How to Improve Your Credit Score

Written by Carly Simon-Gersuk

Your credit score - the number that evaluates and rates your creditworthiness based on credit history - is an important factor in your financial life. The higher the credit score, the higher the creditworthiness and your likelihood of qualifying for loans and credit cards at favorable rates. While we all start with a score of zero and build it up, have you checked your score lately? Hopefully you are checking your credit score regularly to maintain good credit and prevent errors.

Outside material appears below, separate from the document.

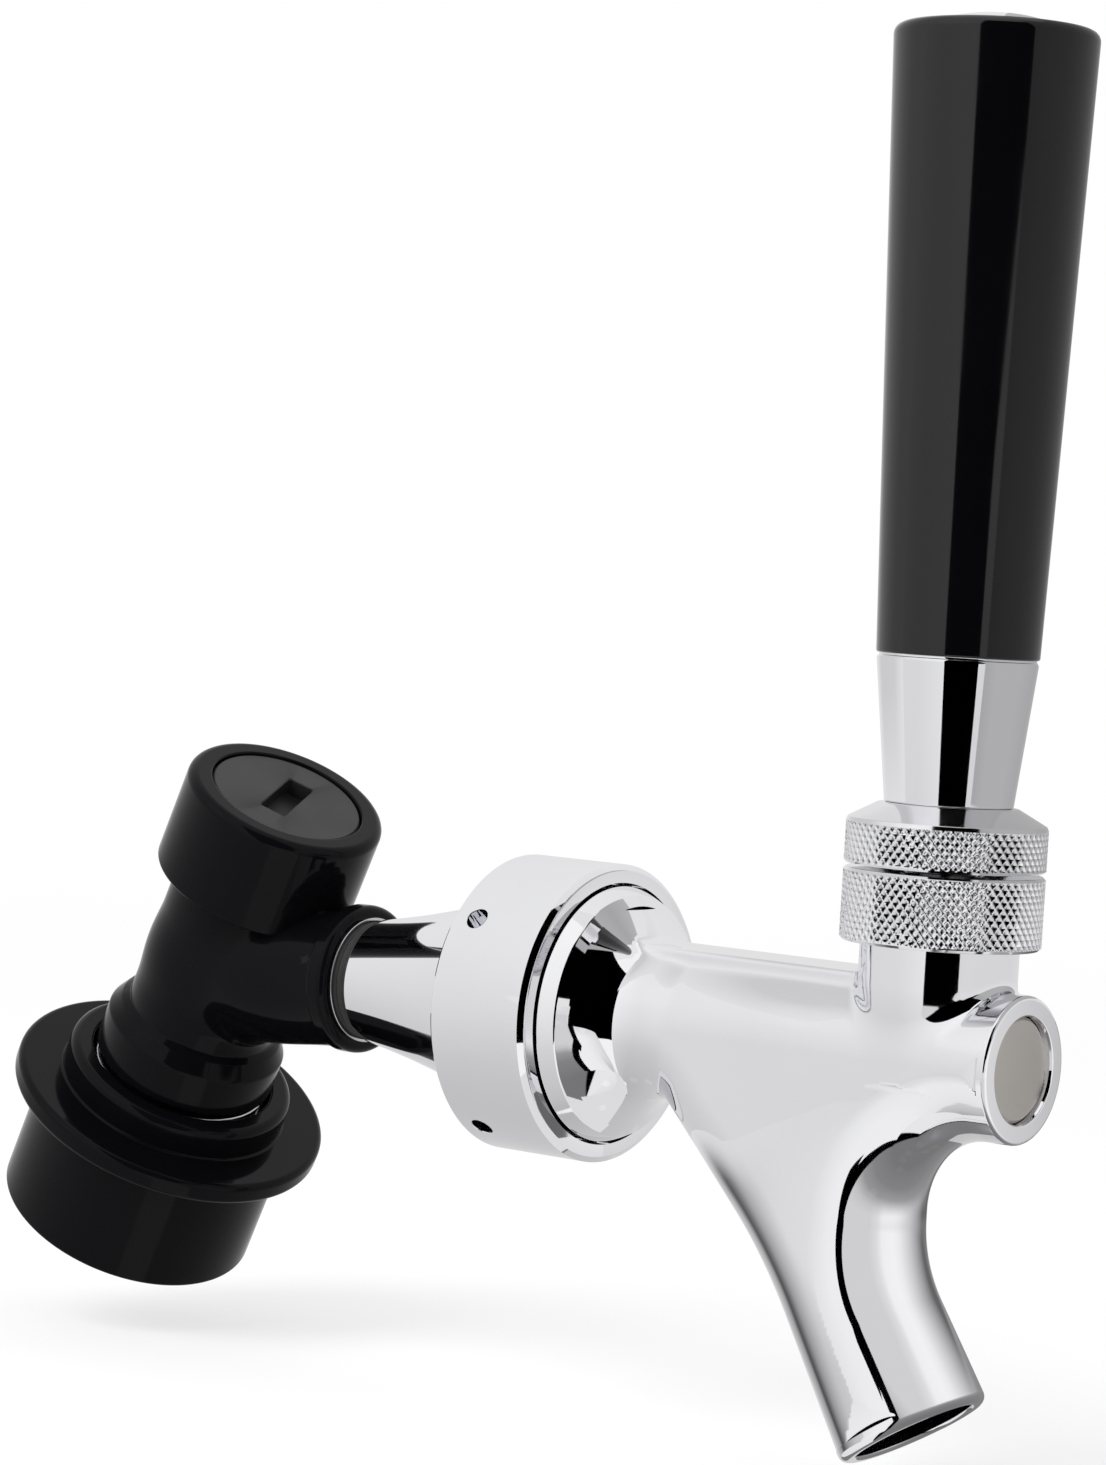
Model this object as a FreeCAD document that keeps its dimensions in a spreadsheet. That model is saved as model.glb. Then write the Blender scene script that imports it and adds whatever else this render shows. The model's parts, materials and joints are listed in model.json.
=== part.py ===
import FreeCAD, Part
import Sketcher
import math
import os
import re

from FreeCAD import Placement, Rotation, Vector

# Lever beer faucet on a keg quick disconnect, joined by a short flared adapter.
# The faucet is laid out from the point where the lever's axis crosses the barrel's axis:
# +Z runs up the handle, -Y towards the drinker, and the keg side lies towards +Y.
# The finished part is moved so that its origin is the mouth of the keg post socket.

doc = FreeCAD.newDocument("beer_faucet")

# Driving sizes in millimetres, angles in degrees
sizes = {
    # Barrel of the faucet body, measured along Y from the lever's axis
    "boss_reach": 12.8,
    "boss_radius": 8.95,
    "boss_chamfer": 0.5,
    "neck_radius": 8.9,
    "bell_start": 36.0,
    "bell_sweep": 10.5,
    "bell_radius": 15.8,
    "bell_front": 45.9,
    "bell_back": 50.6,
    "spigot_radius": 11.5,
    "spigot_length": 6.9,
    "rib_half_width": 4.6,
    "rib_height": 9.8,
    "rib_round": 1.4,
    # Tower that carries the lever's ball
    "tower_radius": 9.6,
    "tower_shoulder": 13.7,
    "tower_thread_radius": 8.9,
    "tower_top": 17.0,
    "tower_bore_radius": 7.4,
    "tower_bore_floor": 9.0,
    # Spout, a straight tip below a gentle bend, with its flank under the barrel
    "spout_radius": 9.6,
    "spout_bore_radius": 7.6,
    "outlet_forward": -0.75,
    "outlet_drop": 45.2,
    "tip_lean": 33.4,
    "tip_length": 10.0,
    "bend_radius": 130.0,
    "bend_length": 34.0,
    "flank_foot": 26.0,
    "flank_half_width": 9.1,
    "flank_slope": 0.915,
    "flank_rear": 21.3,
    "crotch_radius": 10.2,
    "crotch_forward": 9.2,
    "crotch_drop": 19.1,
    # Valve
    "chamber_radius": 6.45,
    "seat_front": 45.6,
    "seat_back": 49.3,
    "throat_radius": 5.2,
    "seat_bore_radius": 8.4,
    "running_gap": 0.06,
    "groove_play": 0.1,
    "edge_chamfer": 0.4,
    "overshoot": 1.0,
    "shaft_recess": 0.7,
    "shaft_head_back": 6.0,
    "shaft_rod_radius": 2.4,
    "guide_front": 35.4,
    "guide_length": 5.0,
    "guide_flat": 4.6,
    "seal_wire": 0.85,
    "seal_setback": 3.2,
    "seat_washer_radius": 7.3,
    "seat_washer_length": 2.6,
    "seat_nut_radius": 4.3,
    "seat_nut_length": 2.2,
    "shaft_tail": 1.0,
    "slot_floor": 1.0,
    # Lever
    "pivot_height": 11.0,
    "ball_radius": 5.4,
    "tip_radius": 2.6,
    "lower_stem_radius": 2.0,
    "upper_stem_radius": 3.0,
    "lever_thread_radius": 4.7,
    "lever_thread_start": 25.8,
    "lever_top": 62.0,
    "swing_gap": 0.3,
    "washer_gap": 0.1,
    "ball_washer_bottom": 12.1,
    "ball_washer_top": 13.9,
    "friction_washer_thickness": 1.4,
    "friction_washer_bore": 5.1,
    # Knurled bonnet and collar
    "knurl_radius": 12.15,
    "knurl_chamfer": 0.35,
    "bonnet_bottom": 13.8,
    "bonnet_top": 22.6,
    "bonnet_mouth": 7.9,
    "bonnet_throat": 5.6,
    "collar_bottom": 23.1,
    "collar_side_top": 28.6,
    "collar_top": 30.6,
    "collar_top_radius": 8.0,
    # Handle
    "ferrule_bottom_radius": 7.75,
    "ferrule_shoulder": 48.4,
    "ferrule_radius": 9.75,
    "ferrule_spigot_radius": 7.0,
    "ferrule_spigot_length": 6.0,
    "grip_base_radius": 9.85,
    "grip_top": 123.2,
    "grip_top_radius": 12.35,
    "grip_round": 1.4,
    "insert_radius": 6.3,
    "insert_length": 14.0,
    "cap_radius": 8.9,
    "cap_dome": 1.8,
    "cap_seat_depth": 1.0,
    # Coupling nut
    "nut_wall": 2.35,
    "nut_front": 47.9,
    "nut_length": 15.0,
    "nut_chamfer": 0.7,
    "nut_mouth_room": 0.9,
    "nut_web_front": 51.2,
    "nut_web_thickness": 2.4,
    "nut_thread_room": 0.1,
    "spanner_hole_radius": 1.55,
    "spanner_hole_setback": 4.0,
    "spanner_hole_turn": 37.5,
    "snap_ring_wire": 1.3,
    "snap_ring_room": 0.5,
    "ring_opening": 25.0,
    "snap_groove_depth": 1.3,
    "coupling_washer_thickness": 1.6,
    # Flared adapter between the faucet and the disconnect
    "adapter_head_step": 2.7,
    "adapter_root_step": 0.2,
    "adapter_length": 27.1,
    "adapter_end_radius": 8.3,
    "adapter_sweep": 160.0,
    "adapter_bore_radius": 4.0,
    "adapter_socket_depth": 11.2,
    "flare_washer_thickness": 1.2,
    "face_seal_step": 0.4,
    "face_seal_thickness": 2.9,
    # Quick disconnect, along its own axis from the point where the arm's axis crosses it
    "disconnect_distance": 114.3,
    "disconnect_lean": 27.9,
    "disconnect_roll": -7.7,
    "trunk_radius": 10.5,
    "trunk_top": 23.4,
    "trunk_shoulder": 8.7,
    "boot_step": 1.7,
    "boot_round": 3.4,
    "boot_crown": 3.0,
    "boot_bottom": 17.2,
    "tube_wall": 2.1,
    "tube_bottom": 41.4,
    "post_bore_radius": 8.8,
    "post_bore_top": 19.0,
    "mouth_relief": 0.2,
    "mouth_length": 5.0,
    "arm_radius": 9.3,
    "arm_seat_depth": 0.9,
    "arm_flange_radius": 9.88,
    "arm_flange_length": 3.0,
    "arm_flange_round": 1.3,
    "arm_seat_room": 0.2,
    "stub_radius": 5.5,
    "stub_tip_wall": 1.2,
    "stub_cone": 2.6,
    "flow_bore_radius": 2.6,
    "poppet_chamber_radius": 6.2,
    "poppet_seat": 12.5,
    "poppet_hole_radius": 3.0,
    "poppet_head_radius": 5.0,
    "poppet_head_length": 5.0,
    "poppet_pin_radius": 1.7,
    "poppet_taper": 1.0,
    "poppet_pin_tip": 24.0,
    "poppet_stem_top": 4.0,
    "poppet_stem_radius": 1.6,
    "poppet_seal_wire": 0.72,
    "poppet_spring_radius": 3.6,
    "poppet_spring_turns": 6,
    "spring_wire": 0.45,
    # Cap of the disconnect
    "cap_shell_wall": 3.14,
    "cap_shell_bottom": 12.7,
    "cap_shell_top": 26.9,
    "cap_shell_round": 1.3,
    "plug_radius": 10.4,
    "plug_thickness": 3.0,
    "plug_sink": 0.3,
    "plug_oring_wire": 0.7,
    "plug_stem_length": 10.0,
    "slot_length": 10.6,
    "slot_width": 3.6,
    "slot_depth": 2.2,
    "slot_turn": 21.0,
    # Locking sleeve
    "sleeve_top": 17.6,
    "hub_wall": 3.0,
    "hub_round": 1.4,
    "flange_overhang": 4.2,
    "flange_top": 22.2,
    "flange_thickness": 3.1,
    "flange_round": 0.9,
    "skirt_wall": 2.3,
    "skirt_bottom": 42.7,
    "sleeve_room": 0.3,
    "sleeve_step_top": 27.8,
    "sleeve_step_bottom": 29.4,
    "sleeve_spring_turns": 4,
    "lock_ball_radius": 2.4,
    "lock_ball_seat": 1.6,
    "lock_ball_height": 33.0,
    "ramp_slope": 0.25,
    "ramp_gap": 0.15,
    "ramp_top": 31.2,
    "ramp_bottom": 38.8,
    "clip_ledge": 1.02,
    "clip_room": 0.4,
    "clip_thickness": 1.1,
    "clip_groove_depth": 0.7,
}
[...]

If your credit history is not where you want it to be, know you are not alone. Improving your credit score takes time, but the sooner you start addressing the issues the sooner your score can go up. Here are five ways you can build and maintain a high credit score.

1.Check for errors

Review your credit report and carefully look for any incorrect information that may be affecting your score. It is important to dispute any inaccurate or missing information with your lender or bank as soon as possible to deem your creditworthiness and keep them from causing any damage to your score. Types of errors to look for include identity errors or theft, duplications, balance or account errors.

2.Pay your bills on time

Lenders want to know you are reliable and pay your owed amount timely as agreed on for your monthly terms. It is important to pay all your bills including rent, utilities, phone and so on, in addition to your credit card and loans. All these payments are reflected in your credit score and late payments can appear as negative information on your report. Utilize tools, such as automatic payments and calendar reminders, to help you ensure your monthly payments are made on time. 

3.Pay off debt

The less you owe, the less of a risk you are thus seeming like an ideal candidate for a loan. Paying down your debt will help you save money on interest and keep your balance low, making it easier to also pay off other monthly bills. Also, paying your debt will lead to a lower credit utilization ratio. The credit utilization ratio is calculated by adding all your credit card balances at any given time and dividing that amount by your total credit limit. Lenders typically like to see low ratios of 30% or less, which shows that you have not maxed out credit cards and are likely to manage credit well. 

4.Build your credit line

Improve your score by upping your credit line. This does not mean that you should spend that higher amount, but by having a higher allowance with a lower credit utilization rate you can boost your score. For example, if you have a $2000 credit limit and are regularly spending close to $1600, you are using 80% of your available credit. So raising your credit limit will reduce the percentage of money being used and lower the credit utilization ratio.

5.Do not close or cancel credit card accounts

Instead of closing down or canceling credit card accounts - as long as they are not costing you money in annual fees -  it is best to stop using that card and have it open to increase the length of your credit history and credit limit. Know that a closed account can still show up on your credit report and may be considered when calculating your score. 

There is no quick way to fix your credit score, but with patience and discipline you can repair your credit history. Manage your credit responsibly over time and you will see improvements.